CPU vs FPGA Throughput

Our experiment showed that the FPGA intrusion prevention server can consistently reach 6.67 Gbps of throughput, regardless of the number of patterns to be detected by the accelerator. Such consistency in throughput comes from the pipeline architecture of our FPGA accelerator. This throughput is currently limited by the network, as the FPGA accelerator can perform intrusion detection at line-rate and 6.67 Gbps is the maximum network bandwidth we are currently able to achieve on AWS F1. We are currently investigating this limitation. The theoretical maximum network bandwidth on AWS is advertised to be 10 Gbps for the f1.2xlarge instance (contains one FPGA), which we are using for this example, and 25 Gbps for the f1.16xlarge instance (contains eight FPGAs).

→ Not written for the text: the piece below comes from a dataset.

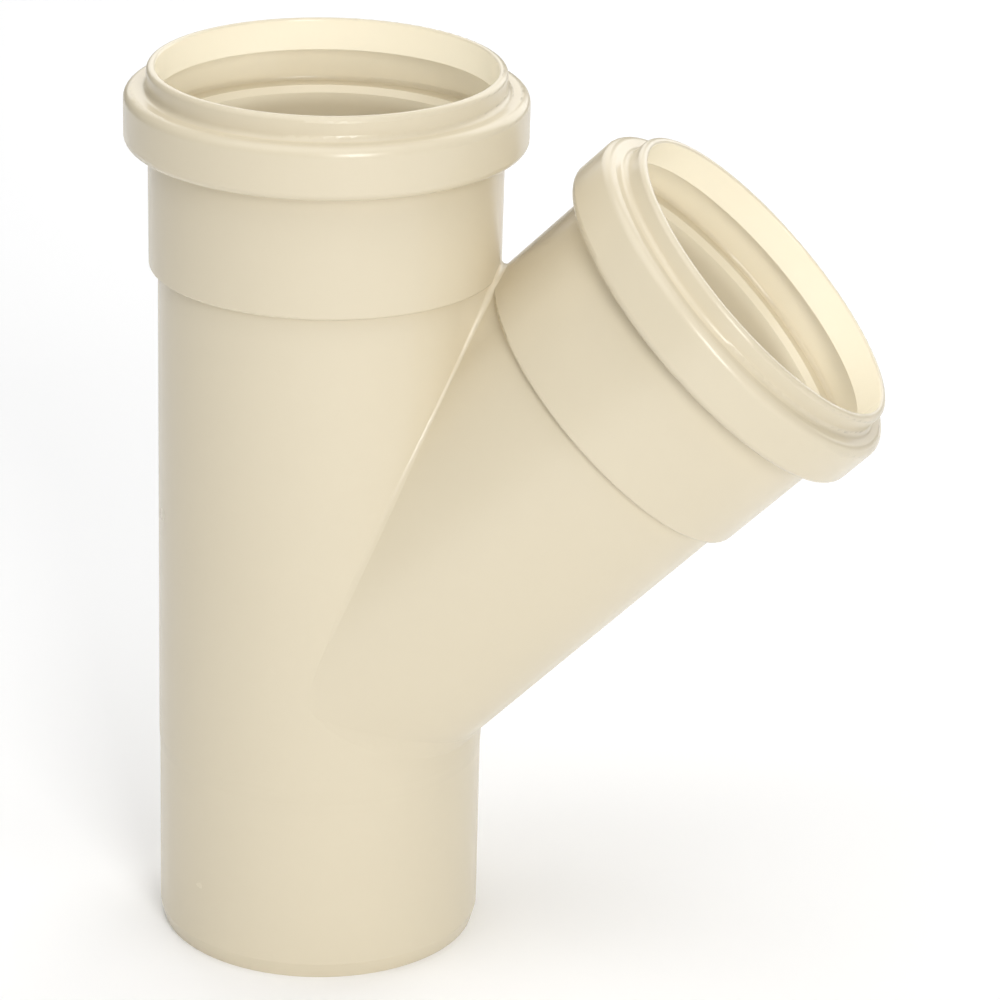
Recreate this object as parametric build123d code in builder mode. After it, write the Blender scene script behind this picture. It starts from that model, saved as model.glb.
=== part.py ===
from build123d import *
from math import cos, exp, pi, radians, sin, sqrt, tan
import os

# Sewer wye fitting, 45 degrees, DN 100, reinforced wall, moulded in one piece.
# Millimetres. +Z runs up the straight run and +X points to the branch side.
# The origin is the centre of the spigot's end face.

# Spigot, the plain lower end that enters the next fitting's socket
spigot_radius = 50.8
spigot_wall = 2.8
spigot_insertion = 60.0
spigot_bevel_length = 5.0
spigot_bevel_depth = 1.4

# Body, slightly fuller than the calibrated spigot
body_growth = 0.25
growth_ramp = 4.0
heel_gap = 4.7
branch_angle = 45.0
branch_undersize = 0.3

# Corner between run and branch, rounded as by a ball that grows and shrinks on its way along it
crotch_round = 1.4
crotch_round_reach = 23.0
crease_round = 0.45
upper_side_round = 6.0
upper_side_reach = 8.0
heel_round = 2.0
lower_side_round = 25.0
corner_sink = 0.02
corner_root = 3.0
corner_end_gap = 10.0
corner_slice_angle = 4.0

# Sockets, alike on the run and on the branch
run_neck = 6.0
branch_neck = 5.0
socket_length = 62.5
socket_clearance = 0.3
socket_wall = 2.75
socket_flare = 0.2
shoulder_round = 1.0
stop_wall = 2.8

# Lip at the mouth, and the bead that bulges over the ring groove
lip_length = 7.2
lip_wall = 2.7
lip_clearance = 0.9
lip_base_round = 1.8
rim_outer_round = 1.7
rim_inner_round = 0.8
bead_length = 16.4
bead_wall = 2.7
bead_top_round = 3.0
bead_bottom_round = 2.5

# Ring groove inside the bead, with a lead-in cone down to the bore
groove_depth = 7.5
groove_floor_wall = 1.9
groove_corner_round = 1.4
lead_in_length = 2.0
lead_in_growth = 1.6

# Web that fills the narrow gap between the two sockets and runs out into the crease below
web_reach = 24.0
web_overlap = 8.0
web_slices_each_side = 9

# Radii and heights that follow from the sizes above
duct_radius = spigot_radius - spigot_wall
body_radius = spigot_radius + body_growth
branch_radius = body_radius - branch_undersize
bore_radius = spigot_radius + socket_clearance
socket_radius = bore_radius + socket_wall
mouth_radius = spigot_radius + lip_clearance
lip_radius = mouth_radius + lip_wall
groove_radius = bore_radius + groove_depth
bead_radius = groove_radius + bead_wall

lean = radians(branch_angle)
half_angle = lean / 2
heel_height = spigot_insertion + growth_ramp + heel_gap
crossing_height = heel_height + body_radius * tan(half_angle)
crotch_reach = body_radius / tan(half_angle)
run_step = crossing_height + crotch_reach + run_neck
branch_step = crotch_reach + branch_neck

run_plane = Plane.XZ
branch_plane = Plane(
    origin=(0, 0, crossing_height),
    x_dir=Vector(1, 0, 0).rotate(Axis.Y, branch_angle),
    z_dir=run_plane.z_dir,
)
run_axis = Axis(run_plane.origin, run_plane.y_dir)
branch_axis = Axis(branch_plane.origin, branch_plane.y_dir)


def socket_outline(root, step):
    """Closed outline of a socket's outer shape, from inside the tube at its root up to the rim."""
    rim = step + socket_length
    bead_top = rim - lip_length
    bead_bottom = bead_top - bead_length
    with BuildLine() as outline:
        FilletPolyline(
            (0, root),
            (duct_radius, root),
            (duct_radius, step),
            (socket_radius, step),
            (socket_radius + socket_flare, bead_bottom),
            (bead_radius, bead_bottom),
            (bead_radius, bead_top),
            (lip_radius, bead_top),
            (lip_radius, rim),
            (0, rim),
            radius=[
                0,
                0,
                shoulder_round,
                0,
                bead_bottom_round,
                bead_top_round,
                lip_base_round,
                rim_outer_round,
            ],
        )
        Line((0, rim), (0, root))
    return outline.line


def hollow_outline(foot, step):
    """Closed outline of a leg's hollow: duct, pipe stop, bore, lead-in, ring groove and mouth."""
    rim = step + socket_length
    stop = step + stop_wall
    bead_bottom = rim - lip_length - bead_length
    groove_floor = bead_bottom + groove_floor_wall
    groove_roof = rim - lip_length - lip_wall
    with BuildLine() as outline:
        walls = FilletPolyline(
            (0, foot),
            (duct_radius, foot),
            (duct_radius, stop),
            (bore_radius, stop),
            (bore_radius, groove_floor - lead_in_length),
            (bore_radius + lead_in_growth, groove_floor),
            (groove_radius, groove_floor),
            (groove_radius, groove_roof),
            (mouth_radius, groove_roof),
            (mouth_radius, rim - rim_inner_round),
            radius=[0, 0, 0, 0, 0, groove_corner_round, groove_corner_round, 0],
        )
        flare = TangentArc(walls @ 1, (mouth_radius + rim_inner_round, rim), tangent=walls % 1)
        Polyline(flare @ 1, (0, rim), (0, foot))
    return outline.line


def upper_round(offset):
    """Radius of the upper corner, at an offset from the middle plane."""
    crotch = (crotch_round - crease_round) * exp(-((offset / crotch_round_reach) ** 4))
    side = upper_side_round * exp((abs(offset) - body_radius) / upper_side_reach)
    return crotch + crease_round + side


def lower_round(offset):
    """Radius of the lower corner, at an offset from the middle plane."""
    return heel_round + lower_side_round * (offset / body_radius) ** 2


def corner_slice(side, angle, radius):
    """Slice of a corner under a ball that touches both tubes. The side is -1 above, 1 below."""
    offset = (branch_radius - corner_sink + radius) * sin(angle)
    run_reach = sqrt((body_radius - corner_sink + radius) ** 2 - offset**2)
    branch_reach = side * (branch_radius - corner_sink + radius) * cos(angle)
    along = (run_reach - branch_reach * cos(lean)) / sin(lean)
    centre = branch_plane.from_local_coords((branch_reach, along, offset))
    to_run = Vector(-centre.X, -centre.Y, 0).normalized()
    to_branch = (branch_plane.from_local_coords((0, along, 0)) - centre).normalized()
    half_turn = to_run.get_angle(to_branch) / 2
    root = radius / cos(radians(half_turn)) + corner_root
    slice_plane = Plane(origin=centre, x_dir=to_run + to_branch, z_dir=to_run.cross(to_branch))
    with BuildSketch(slice_plane) as section:
        with BuildLine():
            arc = CenterArc((0, 0), radius, -half_turn, 2 * half_turn)
            Polyline(arc @ 1, (root, 0), arc @ 0)
        make_face()
    return section.sketch


def web_slice(offset):
    """Slice of the web at an offset from the middle plane, where the walls of both legs are straight."""
    swell = (1 + cos(pi * (offset / web_reach) ** 2)) / 2
    run_wall = body_radius - corner_sink + (socket_radius - body_radius) * swell
    branch_wall = branch_radius - corner_sink + (socket_radius - branch_radius) * swell
    run_reach = sqrt(run_wall**2 - offset**2)
    branch_reach = sqrt(branch_wall**2 - offset**2)
    along = (run_reach + branch_reach * cos(lean)) / sin(lean)
    corner = branch_plane.from_local_coords((-branch_reach, along))
    branch_end = branch_plane.from_local_coords((-branch_reach, branch_step + web_overlap))
    # Away from the middle the slice cuts the corner aslant, so its round is drawn smaller
    slant = sqrt(1 - (offset / body_radius) ** 2)
    with BuildSketch(run_plane.offset(offset)) as section:
        with BuildLine():
            FilletPolyline(
                (0, crossing_height),
                (run_reach, run_step + web_overlap),
                (corner.X, corner.Z),
                (branch_end.X, branch_end.Z),
                radius=[0, upper_round(offset) * slant**3],
            )
            Line((branch_end.X, branch_end.Z), (0, crossing_height))
        make_face()
    return section.sketch


# Plain tubes of the run and the branch
with BuildPart() as tubes:
    with BuildSketch(run_plane):
        with BuildLine():
            Polyline(
                (0, 0),
                (spigot_radius - spigot_bevel_depth, 0),
                (spigot_radius, spigot_bevel_length),
                (spigot_radius, spigot_insertion),
                (body_radius, spigot_insertion + growth_ramp),
                (body_radius, run_step + stop_wall),
                (0, run_step + stop_wall),
                close=True,
            )
        make_face()
    revolve(axis=run_axis)
    with BuildSketch(branch_plane):
        with BuildLine():
            Polyline(
                (0, 0),
                (branch_radius, 0),
                (branch_radius, branch_step + stop_wall),
                (0, branch_step + stop_wall),
                close=True,
            )
        make_face()
    revolve(axis=branch_axis)

# Rounded corners above and below the branch, each from one side of the fitting to the other
corner_end = radians(90 - corner_end_gap)
half_count = round((90 - corner_end_gap) / corner_slice_angle)
angles = [corner_end * place / half_count for place in range(-half_count, half_count + 1)]
offsets = [branch_radius * sin(angle) for angle in angles]
with BuildPart() as upper_corner:
    loft([corner_slice(-1, angle, upper_round(offset)) for angle, offset in zip(angles, offsets)])
with BuildPart() as lower_corner:
    loft([corner_slice(1, angle, lower_round(offset)) for angle, offset in zip(angles, offsets)])

# Web at the crotch
places = range(-web_slices_each_side, web_slices_each_side + 1)
with BuildPart() as web:
    loft([web_slice(web_reach * place / web_slices_each_side) for place in places])

# Whole fitting: tubes, corners, sockets and web joined, then both legs hollowed out
with BuildPart() as wye_body:
    add(tubes.part)
    add(upper_corner.part)
    add(lower_corner.part)
    with BuildSketch(run_plane):
        make_face(socket_outline(crossing_height, run_step))
    revolve(axis=run_axis)
    with BuildSketch(branch_plane):
        make_face(socket_outline(0, branch_step))
    revolve(axis=branch_axis)
    add(web.part)
    with BuildSketch(run_plane):
        make_face(hollow_outline(0, run_step))
    revolve(axis=run_axis, mode=Mode.SUBTRACT)
    with BuildSketch(branch_plane):
        make_face(hollow_outline(0, branch_step))
    revolve(axis=branch_axis, mode=Mode.SUBTRACT)

wye_body.part.label = "wye_body"
os.makedirs("parts", exist_ok=True)
export_step(wye_body.part, "parts/wye_body.step")
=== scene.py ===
import math

import bpy
from mathutils import Matrix, Vector

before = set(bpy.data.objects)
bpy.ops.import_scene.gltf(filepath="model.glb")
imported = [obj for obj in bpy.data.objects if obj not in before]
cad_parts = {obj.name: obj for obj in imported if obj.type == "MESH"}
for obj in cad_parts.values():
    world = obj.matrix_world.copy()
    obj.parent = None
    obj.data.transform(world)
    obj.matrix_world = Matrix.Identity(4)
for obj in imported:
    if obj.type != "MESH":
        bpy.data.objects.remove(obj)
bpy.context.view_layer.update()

# Floor
# The fitting stands on a wide, matt, almost white floor. It is one plain sheet, far wider
# than the view, with a faint unevenness of tone.

FLOOR_REACH = 9.0
FLOOR_COLOUR = (0.97, 0.97, 0.97, 1)
FLOOR_SHADE = (0.955, 0.955, 0.955, 1)
FLOOR_PATCHES = 3.0
FLOOR_ROUGHNESS = 0.9


class Shader:
    """The node tree of one material, with one method that adds any node."""

    def __init__(self, name):
        self.material = bpy.data.materials.new(name)
        self.material.use_nodes = True
        self.tree = self.material.node_tree
        self.tree.nodes.clear()

    def node(self, kind, settings, sockets):
        """Adds a node. Its settings are set first, then its sockets, named or numbered."""
        made = self.tree.nodes.new(kind)
        for name, value in settings.items():
            setattr(made, name, value)
        for name, value in sockets.items():
            self.feed(made.inputs[name], value)
        return made

    def feed(self, socket, value):
        """Links a socket to a wire, or sets it to a plain value."""
        if isinstance(value, Wire):
            self.tree.links.new(value.socket, socket)
        else:
            socket.default_value = value

    def wire(self, kind, settings, sockets, output=0):
        """Adds a node and gives one of its outputs."""
        return Wire(self, self.node(kind, settings, sockets).outputs[output])

    def noise(self, place, scale, detail=2.0):
        """Soft noise from 0 to 1, its patches about 1 / scale metres across."""
        return self.wire(
            "ShaderNodeTexNoise", {}, {"Vector": place, "Scale": scale, "Detail": detail})

    def blend(self, share, first, second):
        """A colour between two, by share."""
        return self.wire(
            "ShaderNodeMix", {"data_type": "RGBA"},
            {"Factor": share, 6: first, 7: second}, output=2)

    def surface(self, sockets):
        """Ends the tree in one principled surface and gives the finished material."""
        skin = self.wire("ShaderNodeBsdfPrincipled", {}, sockets)
        self.node("ShaderNodeOutputMaterial", {}, {"Surface": skin})
        return self.material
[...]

For comparison, we implemented a C software version of the intrusion prevention server with the same functionality and ran it on the CPU of the same AWS F1 instance. The results showed that the throughput for CPU starts at 1.9 Gbps when the server is detecting 4 patterns, but it degrades significantly when the number of patterns increases. When the number of patterns to be detected is 64, the CPU throughput becomes 0.285 Gbps, so at 64 keywords FPGA throughput is 23.4X of the CPU. This shows that as more computations are added to the application, FPGA’s speedup over CPU can significantly increase. Note that this experiment is a proof-of-concept, hence the C code of the CPU version is very simple. For each packet data, the software goes through each keyword and calls the “strstr” function, which is a standard library function that detects whether a string exists in another string. This C code could be improved to achieve higher throughput. Nevertheless, we think that this simple example is sufficient as a preliminary test case.


Edited on March 21th: Since the initial post of this blog, the Experiment Results section has been updated to reflect the results of the improved network stack on FPGA.